The riots in Muzaffarnagar in September 2013 had their anticipated impact in the 2014 Lok Sabha election. The BJP has been trying hard to capitalise on the post-riot sentiment, but public memory is short. Now, the more relevant issues are demand for reservation to Jats and sops for farmers. In both cases, people in general feel that both the BJP and the state's ruling Samajwadi Party have failed to deliver. The option, in many cases, could be the RLD headed by Ajit Singh.

Even though the RLD is not expected to form the government in the state or even be part of any ruling alliance, but people seem to have a faith in Ajit Singh that he would raise their cause and do something about it.

It is interesting to note that Ajit Singh has, in the past, been part of the alliances headed by both the Congress and the BJP, has partnered with both BSP and SP, and reports of his party seeking an alliance with the SP were doing the rounds till recently. The fact that the RLD, contesting 59 seats in this round, has emerged as a big favourite is despite the fact that the party has only Ajit Singh and his son Jayant Chaudhary as its campaigners.

One might wonder what is it that people of this region see in Ajit Singh to continue supporting his party despite his track record. Other than the fact that he is the son of the late Jat leader and former Prime Minister Charan Singh, there is little by way of political or other milestones to his credit.

But he has always been content when described as a Jat leader, thus reinforcing his regional appeal. Then, because of having partnered with all major parties in the past, he perhaps keeps the hope alive among his supporters that he might again become a part of a winning combination should the numbers so require.

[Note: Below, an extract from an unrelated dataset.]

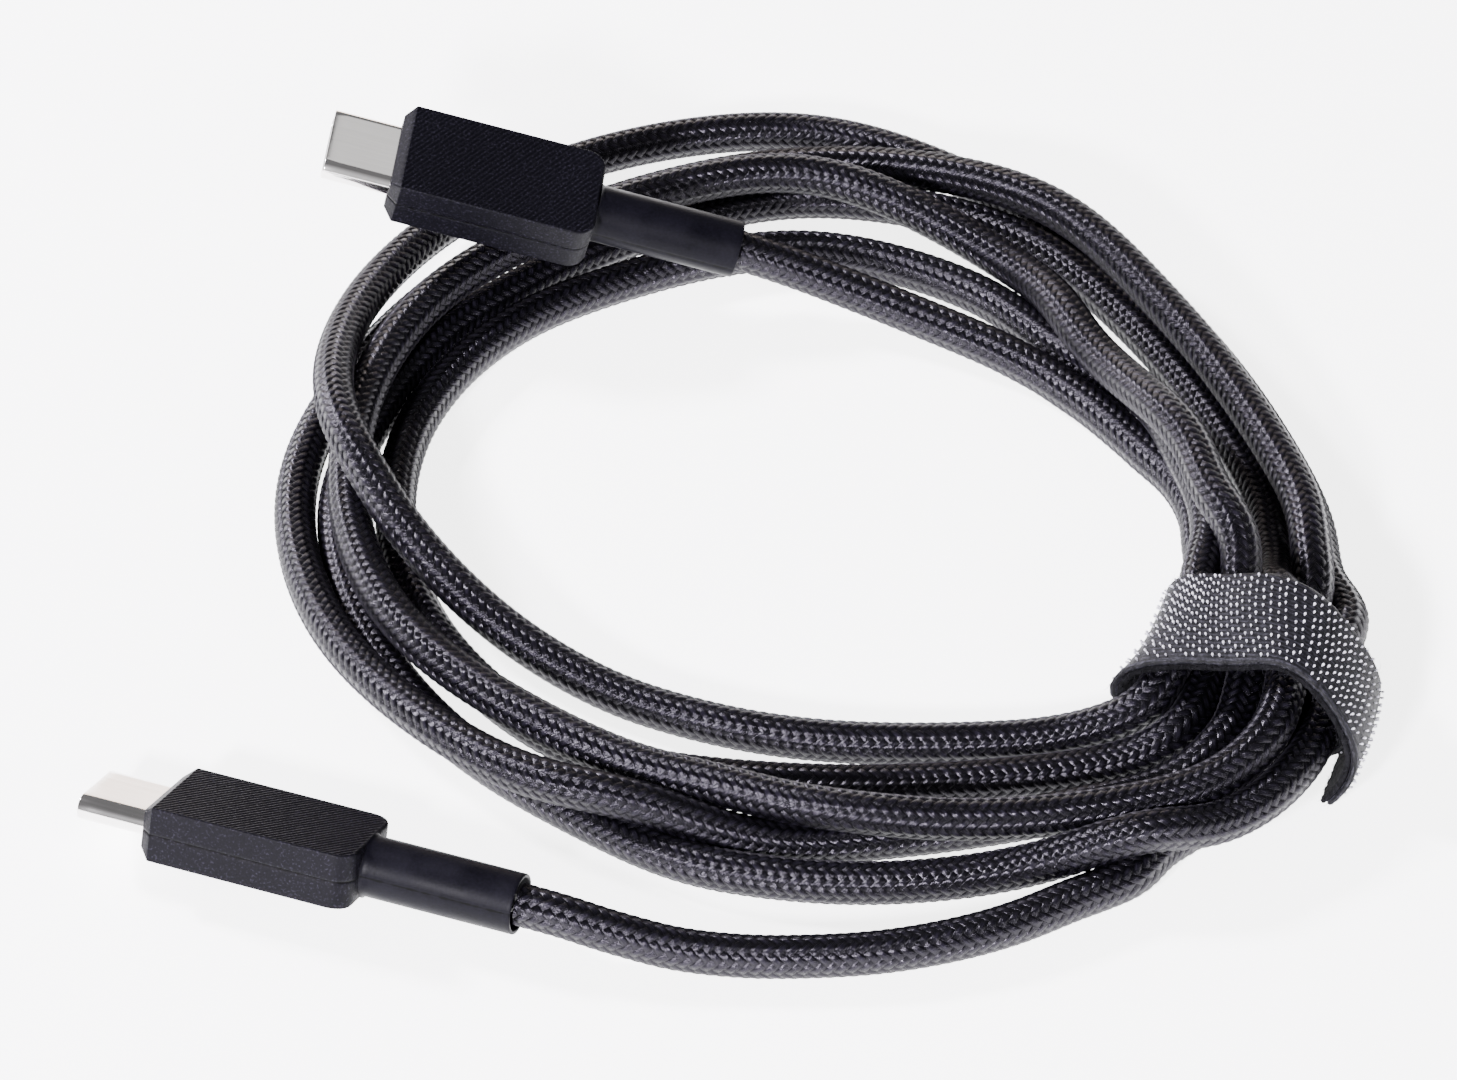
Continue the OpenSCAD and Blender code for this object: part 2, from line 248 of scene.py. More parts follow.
def grid_object(name, grid, close_u=False, uv=None, uv_name="UVMap", caps=False):
    """A mesh from a grid of points, rows by columns; close_u joins the last column to the first."""
    rows, columns = grid.shape[:2]
    across = columns if close_u else columns - 1
    i = np.repeat(np.arange(rows - 1), across)
    j = np.tile(np.arange(across), rows - 1)
    k = (j + 1) % columns
    quads = np.stack([i * columns + j, i * columns + k, (i + 1) * columns + k, (i + 1) * columns + j], 1)
    mesh = bpy.data.meshes.new(name)
    mesh.vertices.add(rows * columns)
    mesh.vertices.foreach_set("co", grid.reshape(-1, 3).astype(np.float32).ravel())
    loops = quads.ravel()
    starts = np.arange(len(quads)) * 4
    totals = np.full(len(quads), 4)
    if caps:
        first = np.arange(columns)[::-1]
        last = (rows - 1) * columns + np.arange(columns)
        loops = np.concatenate([loops, first, last])
        starts = np.concatenate([starts, [len(quads) * 4, len(quads) * 4 + columns]])
        totals = np.concatenate([totals, [columns, columns]])
    mesh.loops.add(len(loops))
    mesh.loops.foreach_set("vertex_index", loops.astype(np.int32))
    mesh.polygons.add(len(starts))
    mesh.polygons.foreach_set("loop_start", starts.astype(np.int32))
    mesh.polygons.foreach_set("loop_total", totals.astype(np.int32))
    mesh.polygons.foreach_set("use_smooth", np.arange(len(starts)) < len(quads))
    if uv is not None:
        u, v = uv
        corner_u = np.stack([j, j + 1, j + 1, j], 1)
        corner_v = np.stack([i, i, i + 1, i + 1], 1)
        values = np.stack([u[corner_u], v[corner_v]], 2).reshape(-1, 2)
        if caps:
            values = np.vstack([values, np.zeros((2 * columns, 2))])
        layer = mesh.uv_layers.new(name=uv_name)
        layer.data.foreach_set("uv", values.astype(np.float32).ravel())
    mesh.update(calc_edges=True)
    mesh.validate()
    obj = bpy.data.objects.new(name, mesh)
    bpy.context.scene.collection.objects.link(obj)
    return obj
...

And most importantly, he always remains the preferred alternative if people in general are not interested in the SP-Congress, BSP and BJP. Some kind of anti-incumbency will always burden these parties, but the RLD will never have any of it.

Also to be noted is the fact that recently Ajit Singh has specifically gone on record to say that he and his party will never support the BJP. But he has not given a similar categorical statement about either the SP-Congress or the BSP.

Therein may lie the calculations of this Jat leader.